Other long-term activities
We recommend three long-term activities:
- Burst your filter bubble: Some “communities” specialized in creating a “we vs. them” ideology. The sole mission is keeping readers in filter bubbles so that readers repeat ideas and recommendations of such communities repeatedly without understanding use cases, threat models, or many other aspects that are important in the context of information security and privacy. It is vital to get information from various people and sources. Read the pros and cons, understand how things work, and ask people about reasons for their recommendations.
- Help to debunk myths: From time to time, we come across security and privacy myths. Please help us debunking them to improve everybody’s security and privacy.

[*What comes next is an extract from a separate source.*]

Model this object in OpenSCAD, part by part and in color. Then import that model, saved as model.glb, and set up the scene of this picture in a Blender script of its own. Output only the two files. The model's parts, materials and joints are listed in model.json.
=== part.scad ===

- Tell your friends and family members about information security and privacy: Since many people still think that information security is only related to technology (as in IT security), they are not interested in this topic. This is perfectly understandable for us. No one can be an expert in every domain. However, a basic understanding of critical concepts of information security and privacy are essential for everybody nowadays. As a reader of our website, you may be part of the minority interested in these subjects. Inform your family members and friends. Tell them about your thoughts about information security and privacy. Discuss your ideas.
Cyber hygiene means keeping or improving your level of information security in day-to-day life. Read other articles on our website, and get information from other sources. Information security and privacy affect everybody nowadays, and it is a shared responsibility.